Sean Aiken, founder of One Week Job, is hoping to find his dream career and raise awareness of child poverty at the same time.


Confucius, the Chinese philosopher said, “Choose a job you love, and you will never have to work a day in your life.” But how do you find that job?

That was Sean Aiken’s problem. This self-declared “passion seeker” graduated from Capilano College School of Business in Vancouver with a business administration degree. He graduated at the top of his class and refused to take a job just to pay the bills.

“After finishing my degree, I made the promise to myself that I would not settle for a career that I am not truly passionate about. Realizing I was not too certain where exactly my passions lie, I came up with the idea for One Week Job,” says 25-year-old Aiken.

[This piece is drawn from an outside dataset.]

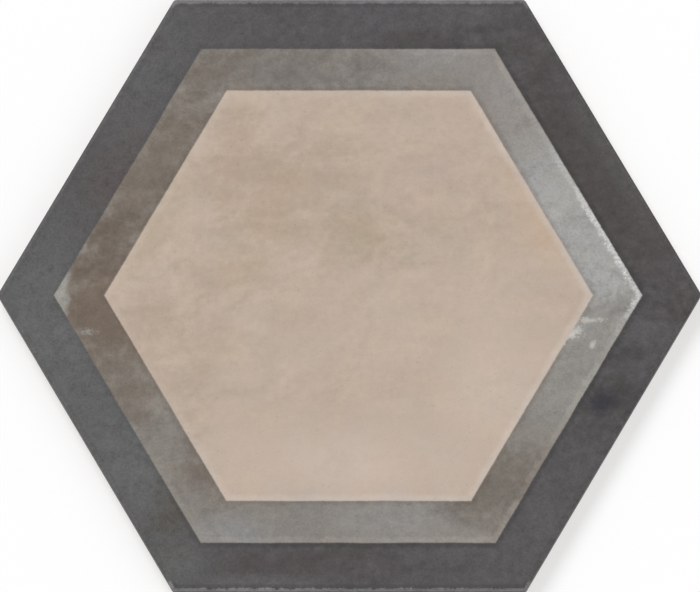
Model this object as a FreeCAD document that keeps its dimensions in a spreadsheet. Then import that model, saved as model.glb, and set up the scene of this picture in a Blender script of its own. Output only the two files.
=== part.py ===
"""Hexagon floor tile: one pressed and fired porcelain slab, face up, in millimetres.

The tile lies on the XY plane with its back ribs at Z = 0 and its face at the top. The origin is under the
middle of the tile. Two corners point along X, so two of its six sides run parallel to X.

The slab is pressed in one piece:
- the upper part of each edge wall, the land, stands upright and sets the joint to the next tile;
- below the land the wall leans inwards, so that joint mortar can fill in under the face;
- the rim of the face is rounded over, and the foot of the wall has a small chamfer;
- the back has a honeycomb of shallow keys for the bedding mortar, in rings round the middle, with ribs
  between them and a plain rim round the outside. The ribs and the rim are what the tile rests on.
"""

import FreeCAD, Part
import math
import os

import Sketcher
from FreeCAD import Placement, Rotation, Vector

SIDES = 6
CORNER_STEP = 360 / SIDES
# From a hexagon's side to half its width across flats.
FLAT_RATIO = math.cos(math.radians(CORNER_STEP / 2))

DOCUMENT_NAME = "hexagon_floor_tile"
TILE_NAME = "hexagon_tile"
SHEET_NAME = "sizes"

# The driving sizes: name, value, what it is. Lengths are in mm and angles in degrees.
DRIVING_SIZES = [
    ("side_length", 125.0, "one side of the hexagon, to its sharp corners"),
    ("thickness", 10.0, "from the back ribs to the face"),
    ("corner_radius", 1.5, "rounding of the six corners, seen from above"),
    ("land_height", 4.5, "upright upper part of the edge wall, rounding included"),
    ("back_inset", 0.8, "how far the back's outline stands in from the land's"),
    ("face_rounding", 1.0, "radius at the rim of the face"),
    ("foot_chamfer", 0.4, "chamfer at the foot of the edge wall"),
    ("key_width", 12.0, "mouth of one honeycomb key, across its flats"),
    ("rib_width", 3.0, "rib between two keys"),
    ("key_depth", 0.8, "depth of a key"),
    ("key_slope", 30.0, "lean of a key's walls from upright"),
    ("rim_width", 9.0, "least width of the plain rim outside the keys"),
]

# Expressions for sizes that follow from the driving ones.
LAND_FOOT_HEIGHT = "sizes.thickness - sizes.land_height"
INNER_RADIUS = "sizes.side_length * sqrt(3) / 2"
WALL_LEAN = f"atan(sizes.back_inset / ({LAND_FOOT_HEIGHT}))"

# A point of a line, arc or circle has as its number in the sketcher its place in this list.
SKETCH_POINTS = ["whole edge", "start", "end", "centre"]
SKETCH_ORIGIN = (-1, SKETCH_POINTS.index("start"))


def add_sizes(document):
    """Puts the driving sizes in a sheet, one row each, and returns the sheet."""
    sheet = document.addObject("Spreadsheet::Sheet", SHEET_NAME)
    for row, (name, value, meaning) in enumerate(DRIVING_SIZES, start=1):
        sheet.set(f"A{row}", name)
        sheet.set(f"B{row}", str(value))
        sheet.set(f"C{row}", meaning)
        sheet.setAlias(f"B{row}", name)
    document.recompute()
    return sheet


def direction_at(angle):
    """The level unit vector at an angle from X, in degrees."""
    return Vector(math.cos(math.radians(angle)), math.sin(math.radians(angle)), 0)


def bind_constraint(sketch, index, name, expression):
    """Names a sketch constraint and ties its value to the sheet."""
    sketch.renameConstraint(index, name)
    sketch.setExpression(f"Constraints.{name}", expression)


def draw_rounded_hexagon(sketch, sheet):
    """Draws the outline: six sides that touch an inner circle, joined by six equal corner arcs."""
    inner = sheet.side_length * FLAT_RATIO
    radius = sheet.corner_radius
    half_side = (inner - radius) * math.tan(math.radians(CORNER_STEP / 2))
    sides, arcs = [], []
    for n in range(SIDES):
        facing = CORNER_STEP * (n + 0.5)
        middle = direction_at(facing) * inner
        along = direction_at(facing + 90) * half_side
        sides.append(sketch.addGeometry(Part.LineSegment(middle - along, middle + along), False))
        corner = direction_at(facing + CORNER_STEP / 2)
        round_centre = corner * ((inner - radius) / FLAT_RATIO)
        circle = Part.Circle(round_centre, Vector(0, 0, 1), radius)
        sweep = math.radians(facing), math.radians(facing + CORNER_STEP)
        arcs.append(sketch.addGeometry(Part.ArcOfCircle(circle, *sweep), False))
    guide = sketch.addGeometry(Part.Circle(Vector(0, 0, 0), Vector(0, 0, 1), inner), True)

    start, end, centre = [SKETCH_POINTS.index(name) for name in ("start", "end", "centre")]
    sketch.addConstraint(Sketcher.Constraint("Coincident", guide, centre, *SKETCH_ORIGIN))
    for n in range(SIDES):
        following = sides[(n + 1) % SIDES]
        sketch.addConstraint(Sketcher.Constraint("Tangent", sides[n], end, arcs[n], start))
        sketch.addConstraint(Sketcher.Constraint("Tangent", arcs[n], end, following, start))
        sketch.addConstraint(Sketcher.Constraint("Tangent", sides[n], guide))
    for n in range(1, SIDES):
        sketch.addConstraint(Sketcher.Constraint("Equal", arcs[0], arcs[n]))
        turn = math.radians(CORNER_STEP)
        sketch.addConstraint(Sketcher.Constraint("Angle", sides[n - 1], sides[n], turn))
    level_side = sides[1]
    sketch.addConstraint(Sketcher.Constraint("Horizontal", level_side))
    rounding = sketch.addConstraint(Sketcher.Constraint("Radius", arcs[0], radius))
    bind_constraint(sketch, rounding, "corner_radius", "sizes.corner_radius")
    width = sketch.addConstraint(Sketcher.Constraint("Radius", guide, inner))
    bind_constraint(sketch, width, "inner_radius", INNER_RADIUS)


def rim_edges(shape, height):
    """Names of the edges that lie at a height, all the way round."""
    return [
        f"Edge{number}"
        for number, edge in enumerate(shape.Edges, start=1)
        if all(abs(vertex.Z - height) < 1e-6 for vertex in edge.Vertexes)
    ]


def make_slab(document, sheet):
    """The pressed slab without its keys: land, leaning wall, rounded face rim and chamfered foot."""
    body = document.addObject("PartDesign::Body", "slab")
    outline = body.newObject("Sketcher::SketchObject", "outline")
    base_plane = next(f for f in body.Origin.OriginFeatures if f.Role == "XY_Plane")
    outline.AttachmentSupport = [(base_plane, "")]
    outline.MapMode = "FlatFace"
    outline.setExpression("AttachmentOffset.Base.z", LAND_FOOT_HEIGHT)
    draw_rounded_hexagon(outline, sheet)

    land = body.newObject("PartDesign::Pad", "land")
    land.Profile = outline
    land.setExpression("Length", "sizes.land_height")

    wall = body.newObject("PartDesign::Pad", "leaning_wall")
    wall.Profile = outline
    wall.Reversed = True
    wall.setExpression("Length", LAND_FOOT_HEIGHT)
    wall.setExpression("TaperAngle", f"-{WALL_LEAN}")
    document.recompute()

    rounding = body.newObject("PartDesign::Fillet", "face_rounding")
    rounding.Base = (wall, rim_edges(wall.Shape, sheet.thickness))
    rounding.setExpression("Radius", "sizes.face_rounding")
    document.recompute()

    chamfer = body.newObject("PartDesign::Chamfer", "foot_chamfer")
    chamfer.Base = (rounding, rim_edges(rounding.Shape, 0.0))
    chamfer.setExpression("Size", "sizes.foot_chamfer")
    document.recompute()
    return body


def make_key(document):
    """One honeycomb key as a solid: a shallow hexagonal frustum, widest at the back's surface."""
    mouth = document.addObject("Part::RegularPolygon", "key_mouth")
    mouth.Polygon = SIDES
    mouth.setExpression("Circumradius", "sizes.key_width / sqrt(3)")
    mouth.Placement = Placement(Vector(0, 0, 0), Rotation(Vector(0, 0, 1), CORNER_STEP / 2))

    key = document.addObject("Part::Extrusion", "key")
    key.Base = mouth
    key.DirMode = "Custom"
    key.Dir = Vector(0, 0, 1)
    key.Solid = True
    key.setExpression("LengthFwd", "sizes.key_depth")
    key.setExpression("TaperAngle", "-sizes.key_slope")
    document.recompute()
    return key


def ring_count(sheet):
    """How many rings of keys fit round the middle one and leave the rim its width."""
    back_radius = sheet.side_length * FLAT_RATIO - sheet.back_inset - sheet.foot_chamfer
    corner_reach = sheet.key_width / 2 / FLAT_RATIO
    ring_step = (sheet.key_width + sheet.rib_width) * FLAT_RATIO
    return int((back_radius - sheet.rim_width - corner_reach) / ring_step)


def key_places(sheet):
    """The middle of every key: one under the tile's own, then rings parallel to the tile's sides."""
    pitch = sheet.key_width + sheet.rib_width
    places = [Vector(0, 0, 0)]
    for ring in range(1, ring_count(sheet) + 1):
        for side in range(SIDES):
            corner = direction_at(CORNER_STEP * side) * pitch * ring
            step = direction_at(CORNER_STEP * (side + 2)) * pitch
            places += [corner + step * n for n in range(ring)]
    return places


def make_honeycomb(document, sheet, key):
    """All the keys together, in one compound, as the die's back plate would press them."""
    honeycomb = document.addObject("Part::Feature", "honeycomb")
    honeycomb.Shape = Part.makeCompound([key.Shape.translated(place) for place in key_places(sheet)])
    return honeycomb


def make_tile(document, sheet):
    """The whole tile: the slab with the honeycomb cut out of its back."""
    slab = make_slab(document, sheet)
    honeycomb = make_honeycomb(document, sheet, make_key(document))
    tile = document.addObject("Part::Cut", TILE_NAME)
    tile.Label = TILE_NAME
    tile.Base = slab
    tile.Tool = honeycomb
    tile.Placement = Placement(Vector(0, 0, 0), Rotation())
    document.recompute()

    removed = slab.Shape.Volume - tile.Shape.Volume
    if abs(removed - honeycomb.Shape.Volume) > 0.001 * honeycomb.Shape.Volume:
        raise ValueError(f"the keys cut {removed:.0f} mm3, not {honeycomb.Shape.Volume:.0f} mm3")
    return tile


def check(document, sub_parts):
    """Stops if an object of the document failed, or a sub-part isn't one valid solid."""
    for item in document.Objects:
        if "Invalid" in item.State or "Error" in item.State:
            raise ValueError(f"{item.Label} failed: {item.State}")
    for sub_part in sub_parts:
        shape = sub_part.Shape
        if shape.isNull() or not shape.isValid() or len(shape.Solids) != 1:
            raise ValueError(f"{sub_part.Label} isn't one valid solid")


def main():
    document = FreeCAD.newDocument(DOCUMENT_NAME)
    sheet = add_sizes(document)
    sub_parts = [make_tile(document, sheet)]
    check(document, sub_parts)
    os.makedirs("parts", exist_ok=True)
    for sub_part in sub_parts:
        sub_part.Shape.exportStep(os.path.join("parts", f"{sub_part.Label}.step"))
        box = sub_part.Shape.BoundBox
        print(
            f"{sub_part.Label}: {box.XLength:.2f} x {box.YLength:.2f} x {box.ZLength:.2f} mm, "
            f"{sub_part.Shape.Volume / 1000:.1f} cm3, {len(key_places(sheet))} keys"
        )


main()
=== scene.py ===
"""Hexagon floor tile, dressed: the pressed slab, its printed matt face and its bare clay edges and back."""
import math

import bpy
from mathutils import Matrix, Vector


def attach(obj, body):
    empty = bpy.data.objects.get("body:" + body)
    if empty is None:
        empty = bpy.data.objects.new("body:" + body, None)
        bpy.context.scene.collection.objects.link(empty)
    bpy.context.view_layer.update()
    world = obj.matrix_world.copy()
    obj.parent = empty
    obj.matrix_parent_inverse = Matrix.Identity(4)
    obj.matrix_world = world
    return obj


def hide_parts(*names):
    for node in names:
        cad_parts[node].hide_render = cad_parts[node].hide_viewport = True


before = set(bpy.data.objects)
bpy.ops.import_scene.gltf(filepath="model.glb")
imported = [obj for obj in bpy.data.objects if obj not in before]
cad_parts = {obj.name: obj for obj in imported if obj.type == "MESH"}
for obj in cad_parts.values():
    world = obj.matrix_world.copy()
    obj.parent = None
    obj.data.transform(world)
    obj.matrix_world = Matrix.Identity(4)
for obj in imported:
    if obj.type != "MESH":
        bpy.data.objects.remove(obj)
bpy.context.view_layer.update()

NODE = "hexagon_tile"
MM = 0.001

# Sizes of the tile, in metres, as the solid has them.
SIDE = 125 * MM
THICKNESS = 10 * MM
CORNER_RADIUS = 1.5 * MM
LAND_HEIGHT = 4.5 * MM
BACK_INSET = 0.8 * MM
FACE_ROUNDING = 1.0 * MM
FOOT_CHAMFER = 0.4 * MM
KEY_WIDTH = 12 * MM
RIB_WIDTH = 3 * MM
KEY_DEPTH = 0.8 * MM
KEY_SLOPE = math.radians(30)
KEY_RINGS = 7
# What pressing and firing add to the solid: softened keys, and a face that isn't dead flat. Its wave is full
# from so many roundings in from the rim.
KEY_CORNER = 1.2 * MM
KEY_LIP = 0.22 * MM
FACE_WAVE = 0.05 * MM
FACE_WAVE_LENGTH = 22 * MM
FACE_WAVE_FULL = 8
# What lies nearer than this touches.
TOUCH = 0.01 * MM

SIDES = 6
SIDE_ANGLE = 360 / SIDES
# From a hexagon's side to half its width across flats.
FLAT_RATIO = math.cos(math.pi / SIDES)


# Building nodes

class Value:
    """A number that varies over a shape. Arithmetic on it adds Math nodes to its tree."""

    def __init__(self, recipe, socket):
        self.recipe = recipe
        self.socket = socket

    def __add__(self, other):
        return self.recipe.maths("ADD", self, other)

    def __radd__(self, other):
        return self.recipe.maths("ADD", other, self)

    def __sub__(self, other):
        return self.recipe.maths("SUBTRACT", self, other)

    def __rsub__(self, other):
        return self.recipe.maths("SUBTRACT", other, self)

    def __mul__(self, other):
        return self.recipe.maths("MULTIPLY", self, other)

    def __rmul__(self, other):
        return self.recipe.maths("MULTIPLY", other, self)

    def __truediv__(self, other):
        return self.recipe.maths("DIVIDE", self, other)

    def __rtruediv__(self, other):
        return self.recipe.maths("DIVIDE", other, self)

    def __neg__(self):
        return self.recipe.maths("MULTIPLY", self, -1)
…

The idea is to try out a diverse range of jobs in order to gain a better understanding and experience while inspiring others in similar situations to go after their passions. The project will also help raise money and awareness of child poverty in Canada.

“At the same time that I had the idea for One Week Job, a friend brought to my attention an article regarding the issue of child poverty in Canada. I was completely naive to the fact that child poverty existed in Canada,” says Aiken. “I thought that this would be a good opportunity to bring some much needed awareness to the issue.”

After researching further, Aiken discovered that in Canada — a country ranked fourth in the world on the 2004 UN Human Development Index and who has a government that in 1989 made a unanimous all party resolution to eliminate poverty among Canadian children by the year 2000 — one in six Canadian children still live in poverty.

After Aiken came up with the idea, he ran it by a few friends. Ian Mackenzie was one of those friends and he admits it sounded strange to him at first.

“It sounded a little bizarre when Sean first told me the idea. But since then I’ve realized it could be an entertaining and enlightening experiment into the search for a career,” says Mackenzie. “I think if others take anything from following Sean’s project, it will be the inspiration to never settle for a job just to ‘pay the bills.’”

But it wasn’t all smooth sailing, Aiken says one of his biggest challenges was getting over his fear of failure.

“I have been able to deal with this by just truly believing in what I am doing and being totally clear of my reasons for doing it. I think that the more detailed we can define our goals and if we believe in our reasons for wanting to achieve this particular outcome, the easier it becomes to walk in the face of the uncertainty.”

As for the future, Aiken isn’t sure, but can’t wait to see where this project will take him.

“I think it could be great if down the road I could pass the project onto someone else who would like to use this method to get out there and discover their passions. Or, perhaps, it could grow into a site offering advice and support for young people transitioning into the professional world ... who knows!”